> [Objective] In the listing below, locate the lines that hold "three" and copy them.

> [Data]
((

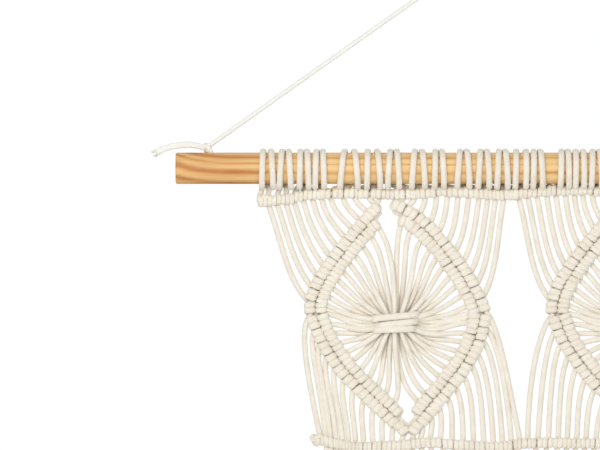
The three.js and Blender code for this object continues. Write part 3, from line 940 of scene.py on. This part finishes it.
for motif, centre in enumerate(DIAMOND):
    number = motif + 1
    frame_cords = Weave()
    ends = {}
    holding = {}  # the outer and inner rows' holding cords
    for half, side in SEAMS:
        quarter = Quarter(centre, half, side)
        toward = -1 if half == "upper" else 1  # upper cords come from outside the diamond
        outer_s = quarter.hitches("outer")
        inner_s = quarter.hitches("inner")
        outer_pitch = (outer_s[1] - outer_s[0]) / 2
        inner_pitch = (inner_s[1] - inner_s[0]) / 2
        found = []
        for a, b in zip(outer_s, inner_s):
            made = {}
            for row, s, pitch in (("outer", a, outer_pitch), ("inner", b, inner_pitch)):
                point, tangent, inward = quarter.at(s, row)
                jitter = rng.normal(0, 0.15, 3)
                point = point + jitter
                if row == "outer":
                    point[2] = min(point[2], TOP_LIMIT + wave(UPPER_WAVE, point[0]))
                    point[2] = max(point[2], BOTTOM_LIMIT + wave(LOWER_WAVE, point[0]))
                source = unit(inward * toward + 0.05 * rng.normal(0, 1, 3) * [1, 0, 1])
                along = unit(np.cross(source, BACK))
                along = along * np.sign((along * tangent).sum()) * -toward
                grow = 1 + rng.normal(0, 0.03)
                made[row] = add_hitch(
                    frame_cords, point, along, source, min(pitch, EDGE_PITCH_CAP),
                    EDGE_REACH * grow, EDGE_DEPTH * grow, EDGE_THICK,
                )
                made[row + "_in"] = inward
            first, then = ("outer", "inner") if half == "upper" else ("inner", "outer")
            bridge = (made[first][1], made[then][0])
            frame_cords.cord(resample(bridge, 1.0), inner_pitch * 0.95, EDGE_THICK)
            found.append(made)
        ends[half, side] = found
        # The cords that pass from row to row lie close together behind the seam.
        line = [
            (quarter.at(s, "outer")[0] + quarter.at(s, "inner")[0]) / 2
            for s in np.linspace(outer_s[0] - 2, quarter.length, 40)
        ]
        frame_cords.cord(resample(line, 1.5) + BACK * SEAM_BACK, *SEAM_CORD)
        for row, low in (("outer", outer_s[0] - 4), ("inner", inner_s[0] - 3)):
            stops = np.linspace(low, quarter.length, 40)
            line = np.array([quarter.at(s, row)[0] for s in stops])
            if half == "upper":
                limit = TOP_LIMIT + wave(UPPER_WAVE, line[:, 0])
                line[:, 2] = np.minimum(line[:, 2], limit)
            frame_cords.cord(resample(line, 2.0), 3.0)
            holding[half, side, row] = line

    frame_cords.piece(f"diamond_cords_{number}", cotton, "band", replaces=[f"diamond_{number}"])

    # Strands from the upper row down to the diamond, and from it to the lower row.
    for side in (-1, 1):
        found = ends["upper", side]
        for k in range(HITCHES):
            index = 24 * motif + (10 - k if side < 0 else 13 + k)
            start = upper_out[index]
            end, _ = found[k]["outer"]
            inward = found[k]["outer_in"]
            reach = np.linalg.norm(end - start)
            chord = unit(end - start)
            slant = 0.9 * (k / (HITCHES - 1)) ** 1.3
            go = unit(-UP * (1 - slant) + chord * slant)
            arrive = unit(inward + (0.6 + 1.3 * slant) * chord)
            a = start + go * (0.40 * reach) + FRONT * 1.2
            b = end - arrive * (0.28 * reach + 1.5) + FRONT * 1.6
            path = bezier(start, a, b, end)
            flat = (ROW_THICK, EDGE_THICK)
            upper_cords.cord(path, *free_section(path, (3.2, EDGE_WIDTH), flat, UPPER_CORD))
        found = ends["lower", side]
        for k in range(HITCHES):
            index = 24 * motif + (11 - k if side < 0 else 12 + k)
            _, start = found[k]["outer"]
            inward = found[k]["outer_in"]
            end = lower_in[index]
            reach = np.linalg.norm(end - start)
            chord = unit(end - start)
            leave = unit(-inward + (0.9 if side < 0 else 0.6) * chord)
            a = start + leave * min(0.28 * reach + 1.5, 12) + FRONT * 1.4
            b = end + unit(UP - 0.5 * chord) * (0.42 * reach) + FRONT * 1.2
            path = bezier(start, a, b, end)
            flat = (EDGE_THICK, ROW_THICK)
            section = free_section(path, (EDGE_WIDTH, TIED_WIDTH), flat, LOWER_CORD)
            lower_cords.cord(path, *section)
        # The outer row's holding cord comes from the upper row and goes on to the lower one.
        lead = holding["upper", side, "outer"]
        index = 24 * motif + (11 if side < 0 else 12)
        start = upper_out[index]
        path = bezier(start, start - UP * 3 + FRONT, lead[0], lead[2])
        upper_cords.cord(path, *LEADING_CORD)
        index = 24 * motif + (0 if side < 0 else 23)
        end = lower_in[index]
        start = lead[-1]
        reach = np.linalg.norm(end - start)
        a = start + np.array([side * 9.0, 0.8, -9.0])
        b = end + (UP + 0.2 * (motif - 1) * RIGHT) * (0.5 * reach) + FRONT * 0.6
        path = bezier(start, a, b, end)
        section = free_section(path, (3.2, TIED_WIDTH), (3.2, ROW_THICK))
        lower_cords.cord(path, *section)

    # The strands inside the diamond, which run through the gather from top to bottom.
    fan = Weave()
    gather = GATHER[motif] * [1, 0, 1]
    for side in (-1, 1):
        above, below = ends["upper", side], ends["lower", side]
        for k in range(HITCHES):
            share = k / (HITCHES - 1)
            x = side * (0.7 + 12.8 * share**0.9)
            layer = LAYERS[(k + (side > 0)) % 3] * (1 - 0.45 * share)
            high = 5.0 - 3.4 * share**2
            enter = gather + [x, layer, high]
            leave = gather + [x * 0.96, layer, -high - 0.6]
            start = above[k]["inner"][1]
            after = above[min(k + 1, HITCHES - 1)]["inner"][1]
            start = start + TIP_SHIFT[min(k, 3)] * (start - after)
            end = below[k]["inner"][0]
            way_in = above[k]["inner_in"]
            way_out = below[k]["inner_in"]
            bend = math.radians(84) * share**0.9
            down = np.array([-side * math.sin(bend), 0, -math.cos(bend)])
            rise = down * [1, 0, -1]
            d1 = np.linalg.norm(enter - start)
            d2 = np.linalg.norm(end - leave)
            sag = -UP * (0.8 + 3.4 * share)
            one = bezier(
                start,
                start + way_in * ((0.22 + 0.12 * share) * d1) + sag * 0.4 + FRONT * 1.5,
                enter - down * ((0.66 - 0.22 * share) * d1) + sag,
                enter,
            )
            two = bezier(
                leave,
                leave - rise * ((0.56 - 0.14 * share) * d2) + sag * 0.8,
                end + way_out * ((0.24 + 0.08 * share) * d2) + sag * 0.2 + FRONT * 1.5,
                end,
            )
            path = resample(np.vstack([one, two]), 1.4)
            for _ in range(4):  # round the corners at the gather
                path[1:-1] = sum(w * path[i : len(path) - 2 + i] for i, w in enumerate(SMOOTHED))
            width, thick = free_section(path, [EDGE_WIDTH] * 2, [EDGE_THICK] * 2, FAN_CORD)
            near = smooth(1 - (np.linalg.norm((path - gather) * [1, 0, 1], axis=1) - 9) / 9)
            width = width * (1 - 0.14 * near)
            thick = thick * (1 - 0.06 * near)
            fan.cord(path, width, thick)
    fan.piece(f"fan_cords_{number}", cotton, "band", replaces=[f"inner_strands_{number}"])

    # The cord that binds the gather: three bars across the front, joined behind.
    binding = Weave()
    points = []
    for left_x, left_z, right_x, right_z in BARS:
        for share in np.linspace(0, 1, 9):
            angle = math.pi * share
            x = left_x + (right_x - left_x) * (1 - math.cos(angle)) / 2
            z = left_z + (right_z - left_z) * share
            points.append((x, -BAR_DEPTH * math.sin(angle) ** 0.5, z))
        for share in (0.2, 0.4, 0.6, 0.8):
            angle = math.pi * share
            x = right_x + (left_x - right_x) * (1 - math.cos(angle)) / 2
            points.append((x, BAR_DEPTH * math.sin(angle) ** 0.8, right_z - BAR_DROP * share))
    path = spline(np.array(points), 1.1)
    flat = path * [1, 1, 0]
    binding.cord(path + gather, 4.7, 3.2, out=flat + 0.001 * BACK, ply=0.02)
    binding.piece(f"gather_binding_{number}", cotton, "band", replaces=[f"gather_{number}"])

upper_piece = upper_cords.piece("upper_cords", cotton, replaces=["upper_strands"])
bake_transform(upper_piece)
lower_cords.piece("lower_cords", cotton, "band", replaces=["lower_strands"])

# ---- the dowel ----

DOWEL_SIDES = 96
DRILL_SIDES = 32
SHARP_EDGE = math.radians(38)


def closed_tube(name, rings):
    """Rings of points joined into a tube with flat ends."""
    sides = len(rings[0])
    last = (len(rings) - 1) * sides
    faces = [
        (i + j, i + (j + 1) % sides, i + sides + (j + 1) % sides, i + sides + j)
        for i in range(0, last, sides)
        for j in range(sides)
    ]
    faces += [tuple(range(sides))[::-1], tuple(range(last, last + sides))]
    data = bpy.data.meshes.new(name)
    data.from_pydata([tuple(np.array(point) * MM) for ring in rings for point in ring], [], faces)
    return data


def drill_mesh(x):
    """A rod along the axis of the hanger cord's hole at x, longer than the hole."""
    (y0, z0), (y1, z1) = along_hole(-0.4), along_hole(1.4)
    axis = unit(np.array([0, y1 - y0, z1 - z0]))
    across = np.cross(axis, RIGHT)
    angles = TURN * np.arange(DRILL_SIDES) / DRILL_SIDES
    ring = [HOLE_RADIUS * (math.cos(a) * RIGHT + math.sin(a) * across) for a in angles]
    ends = [np.array([x, y, DOWEL_Z + z]) for y, z in ((y1, z1), (y0, z0))]
    return closed_tube("drill", [[end + point for point in ring] for end in ends])


# The rod, with eased ends and the two slanting holes.
profile = [
    (-DOWEL_HALF, DOWEL_R - 1.0),
    (-DOWEL_HALF + 0.25, DOWEL_R - 0.4),
    (-DOWEL_HALF + 0.9, DOWEL_R),
]
profile += [(x, DOWEL_R) for x in np.linspace(-DOWEL_HALF + 6, DOWEL_HALF - 6, 60)]
profile += [(-x, r) for x, r in reversed(profile[:3])]
angles = TURN * np.arange(DOWEL_SIDES) / DOWEL_SIDES
rings = [[(x, r * math.cos(a), DOWEL_Z + r * math.sin(a)) for a in angles] for x, r in profile]
rod = put("dowel_rod", closed_tube("dowel_rod", rings))
drills = []
for side in (-1, 1):
    drill = put("drill", drill_mesh(side * HOLE_X))
    cut = rod.modifiers.new("cut", "BOOLEAN")
    cut.operation = "DIFFERENCE"
    cut.solver = "EXACT"
    cut.object = drill
    drills.append(drill)
evaluated = rod.evaluated_get(bpy.context.evaluated_depsgraph_get())
cut_mesh = bpy.data.meshes.new_from_object(evaluated)
rod.modifiers.clear()
rod.data = cut_mesh
for drill in drills:
    bpy.data.objects.remove(drill)
rod.data.shade_smooth()
rod.data.set_sharp_from_angle(angle=SHARP_EDGE)
rod.data.materials.clear()
rod.data.materials.append(wood)
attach(rod, "dowel")
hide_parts("dowel")

# ---- the floor ----

FLOOR_Z = -0.9
FLOOR_HALF = 4
around = ((-1, -1), (1, -1), (1, 1), (-1, 1))
corners = [(x * FLOOR_HALF, y * FLOOR_HALF, FLOOR_Z) for x, y in around]
floor_data = bpy.data.meshes.new("floor")
floor_data.from_pydata(corners, [], [(0, 1, 2, 3)])
floor = put("floor", floor_data)
plain = Nodes("pale_floor")
plain.set("Base Color", (0.85, 0.85, 0.84, 1))
plain.set("Roughness", 0.9)
floor_data.materials.append(plain.material)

))

> [Exercise result]
The three.js and Blender code for this object continues. Write part 3, from line 940 of scene.py on. This part finishes it.
    # The cord that binds the gather: three bars across the front, joined behind.